> _Written instruction_
Write out the listing beneath this instruction in its entirety, exactly as it reads.

> _Supplied material_
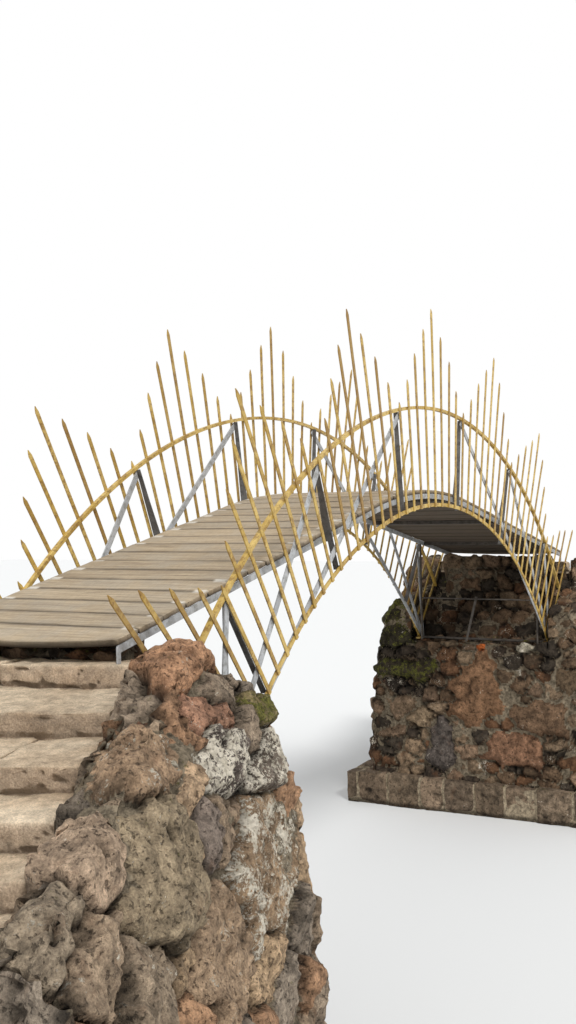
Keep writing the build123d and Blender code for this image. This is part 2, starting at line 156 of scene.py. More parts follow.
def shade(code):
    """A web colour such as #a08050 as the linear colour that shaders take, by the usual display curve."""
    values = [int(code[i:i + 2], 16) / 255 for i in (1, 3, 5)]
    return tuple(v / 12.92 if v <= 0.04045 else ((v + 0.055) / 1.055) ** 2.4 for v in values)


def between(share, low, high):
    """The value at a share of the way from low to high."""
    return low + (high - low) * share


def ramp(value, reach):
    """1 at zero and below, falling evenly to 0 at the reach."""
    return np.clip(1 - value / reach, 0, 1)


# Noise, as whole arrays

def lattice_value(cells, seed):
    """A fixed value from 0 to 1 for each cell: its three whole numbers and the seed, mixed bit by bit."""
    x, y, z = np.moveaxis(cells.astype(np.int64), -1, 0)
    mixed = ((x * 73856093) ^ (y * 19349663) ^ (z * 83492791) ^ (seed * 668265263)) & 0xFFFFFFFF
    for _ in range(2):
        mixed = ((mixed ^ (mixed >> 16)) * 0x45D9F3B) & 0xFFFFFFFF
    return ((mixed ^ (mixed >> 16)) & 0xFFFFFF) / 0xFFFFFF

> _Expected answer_
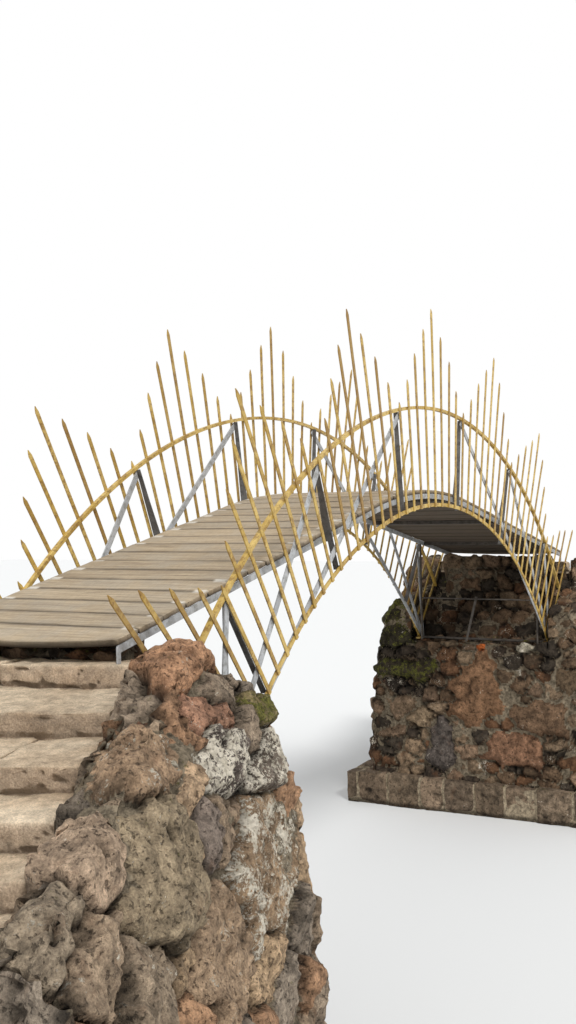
Keep writing the build123d and Blender code for this image. This is part 2, starting at line 156 of scene.py. More parts follow.
def shade(code):
    """A web colour such as #a08050 as the linear colour that shaders take, by the usual display curve."""
    values = [int(code[i:i + 2], 16) / 255 for i in (1, 3, 5)]
    return tuple(v / 12.92 if v <= 0.04045 else ((v + 0.055) / 1.055) ** 2.4 for v in values)


def between(share, low, high):
    """The value at a share of the way from low to high."""
    return low + (high - low) * share


def ramp(value, reach):
    """1 at zero and below, falling evenly to 0 at the reach."""
    return np.clip(1 - value / reach, 0, 1)


# Noise, as whole arrays

def lattice_value(cells, seed):
    """A fixed value from 0 to 1 for each cell: its three whole numbers and the seed, mixed bit by bit."""
    x, y, z = np.moveaxis(cells.astype(np.int64), -1, 0)
    mixed = ((x * 73856093) ^ (y * 19349663) ^ (z * 83492791) ^ (seed * 668265263)) & 0xFFFFFFFF
    for _ in range(2):
        mixed = ((mixed ^ (mixed >> 16)) * 0x45D9F3B) & 0xFFFFFFFF
    return ((mixed ^ (mixed >> 16)) & 0xFFFFFF) / 0xFFFFFF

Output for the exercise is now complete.